And, yeah, you're right that we've been beta-testing for AMD ultimately. It's a shame because, otherwise, the platform is versatile, powerful and power efficient.
 
Last edited:

Zach

Well-Known Member
I think the most stable BIOS for your board is v2702, either it’s patch C (same as v2502) or patch D.
Yeah, I wouldn’t expect ASUS to call anything her’s as beta.

Gigabyte on the other hand is following a different path.
The latest final version is F32 (V2 1.1.0.0 D) and the latest beta is F33a (V2 1.2.0.0). Didn’t bother with 1.1.8.0 at all.
The a on F33a indicates an early beta and it is very rare to an a to appear on a beta. Usually starts with b/c and goes up to f or even j until final (non letter) version published. Gigabyte users also experience cache hierarchy errors on V2 1.2.0.0 (F33a). If all of them are using HWiNFO or not, I do not know.
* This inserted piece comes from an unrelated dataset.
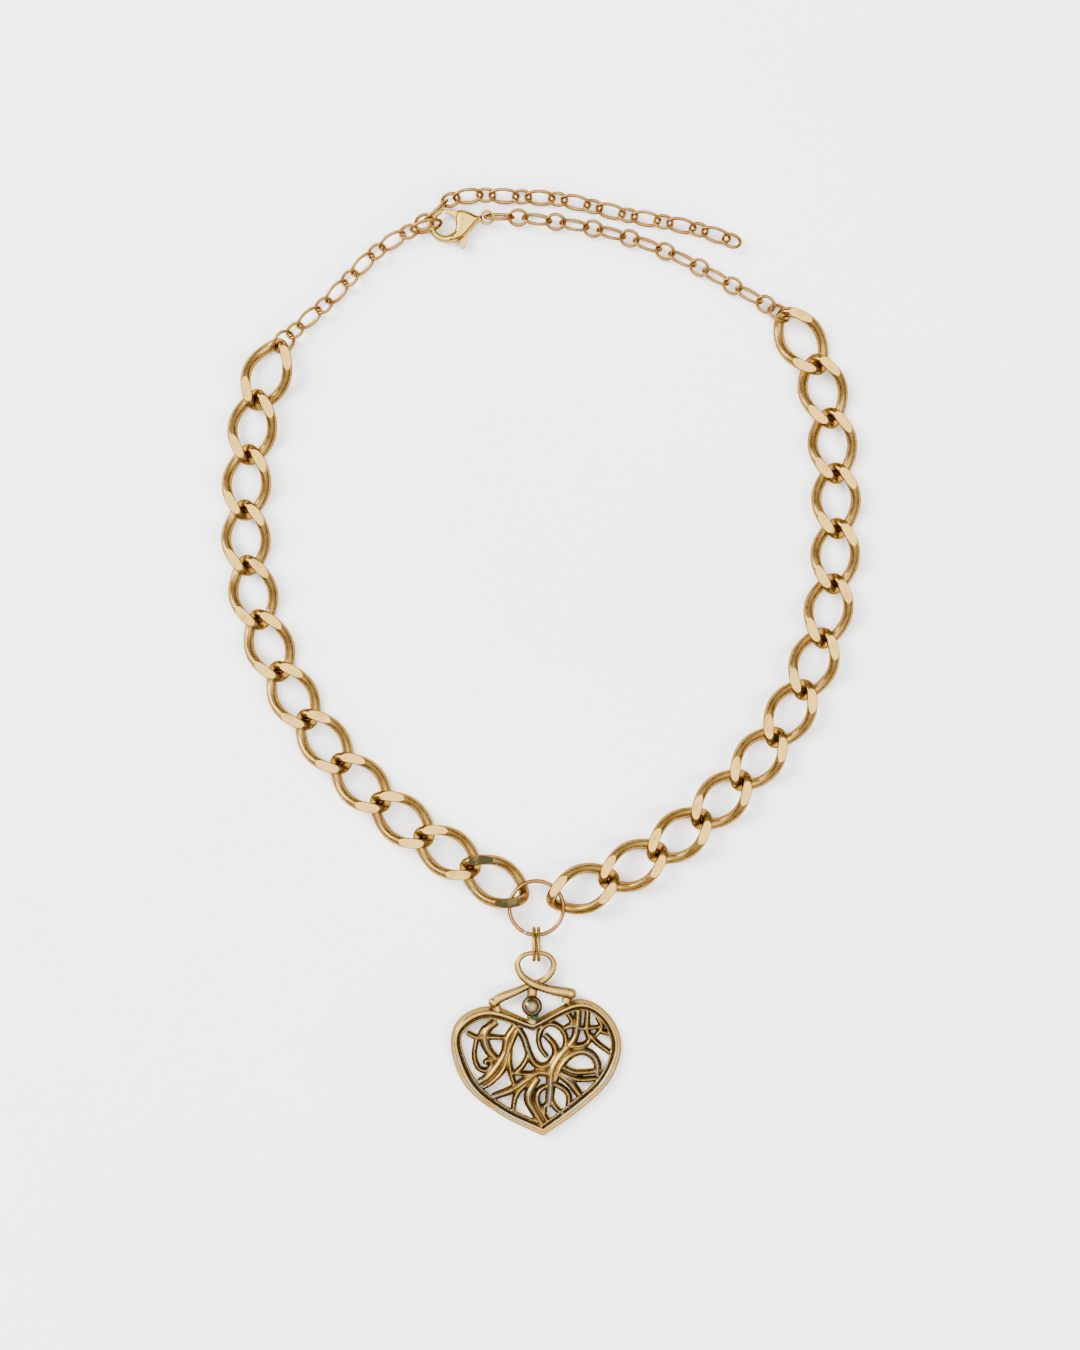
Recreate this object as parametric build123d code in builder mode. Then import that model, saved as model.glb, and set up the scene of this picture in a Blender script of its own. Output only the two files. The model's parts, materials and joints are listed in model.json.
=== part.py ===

AM4 platform (on ZEN2/3) is pretty solid as of now. Let’s not forget that the official speed for MEM/U/F-CLK is 1600MHz. User expectations though may have grown unproportionally after the (some)ZEN2‘s ability to clock the aforementioned subsystems to 1900MHz. Few of them though with rock-like stability even without user knowledge. A lot of blame was thrown towards Navi1/2 GPUs as well (drivers mostly) for random crashes.

After ZEN2 release back on July 2019 and after public saw the way boost was implemented it was somehow clear to me that the era of OC is coming to an end. Yes, Ryzen5000 has introduced the curve optimizer but again I see some users overuse it under the same over-expectation. I saw some 5900X/5950X hitting 200~250W PPT.... and I really hope AMD does not regret that. Users may regret this sooner.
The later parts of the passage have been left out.